Si je vous dis : "Là où il y a de l’amour, il y a Dieu", peut-être certains peuvent être choqués. Et pourtant nous chantions si bien cela en latin : "Ubi caritas et amor, Deus ibi est". "Quiconque aime est né de Dieu et connaît Dieu" (saint Jean), y compris, souvent, "les enfants qui s’aiment contre les portes de la nuit" et "les amoureux des bancs publics". « Nous, les amoureux, on dort sur les genoux du Bon Dieu », chantait jadis Jean-Claude Pascal ! ce n’est pas vrai à tous les coups.
Aimez, dit Jésus, car Dieu n’est rien d’autre : une infinie volonté de vie et de bonheur ; une tendresse transcendante qui nous invite à un compagnonnage. Bien entendu, le psychologue met en garde : "Nous portons une quête d’identification avec une instance protectrice et aimante" (Julia Kristeva).

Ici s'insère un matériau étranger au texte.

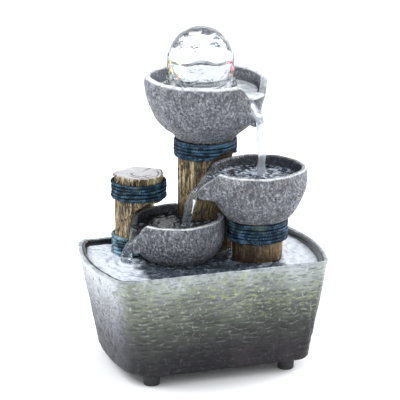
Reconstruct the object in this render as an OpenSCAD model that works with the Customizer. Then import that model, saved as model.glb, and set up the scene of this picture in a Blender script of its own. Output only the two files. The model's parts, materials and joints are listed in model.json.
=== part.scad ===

Et si c’était notre destin ! La mariée n’est pas trop belle : elle est très belle.
Alors, tout devrait être merveilleux : Dieu est amour ; aimons-nous ; le vie est belle. Pas tellement ; ça ne marche pas si bien. "Qu’il est difficile d’aimer", chante le canadien. Alors pourquoi tant d’amours déchirées, pourquoi la violence, les fleuves noirs de la haine, de la guerre; pourquoi la mort des enfants ? Pourquoi ce monde de Caïns tueurs et d’Abels assassinés ? Pas besoin de lire les journaux ; que chacun de nous ouvre les pages de son coeur : des pages de jalousie, de méchanceté, d’hypocrisie, de non-pardons, de tricherie, de mensonges.
Un champ de ruines ? Non ! Un formidable chantier. Il y a de quoi faire. Mais faire quoi ? Nous croyons qu’en Jésus de Nazareth Dieu s’est réconcilié le monde et nous a confié le ministère de la réconciliation, c’est-à-dire faire advenir un monde autre : un monde de justice et de fraternité. Il faudra y mettre le prix, comme Jésus qui a été assassiné pour cela.
Johannesbourg, c’est très important, mais avant de vouloir changer le monde, il convient d’agir à notre échelle : famille, communauté, cité. Six siècles avant Jésus Christ, Confucius disait : "Plutôt que de passer ton temps à maudire les ténèbres, allume donc une bougie dans la nuit". Il faut choisir entre "tricoteurs" et "démailleurs" : ou bien on essaie, maille après maille et vaille que vaille, de tricoter un beau vêtement, ou bien on passe son temps à détricoter, à démailler; c’est un choix de vie : ou on fait des noeuds, ou on dénoue.
Et voici le meilleur pour la fin. En choisissant la bienveillance, nous vivons la présence même du Seigneur parmi nous. "Ce que vous faites au plus petit, c’est à moi que vous le faites" … "Dieu, personne ne l’a jamais vu ; mais si nous nous aimons les uns les autres, Dieu habite en nous". Ecoutez ceci : "Si tu viens à l’autel apporter ton offrande, et que là tu te souviens que ton frère – ou ta soeur – a quelque chose contre toi, laisse là ton offrande et va d’abord te réconcilier ; après tu reviendras à l’autel". Si c’était un précepte, nous sortirions tous ; vous n’auriez qu’à me suivre, et on ne dirait jamais la messe ; mais cette phrase de Jésus nous rappelle ceci : la miséricorde et la bienveillance valent mieux que tous les sacrifices et toutes les liturgies.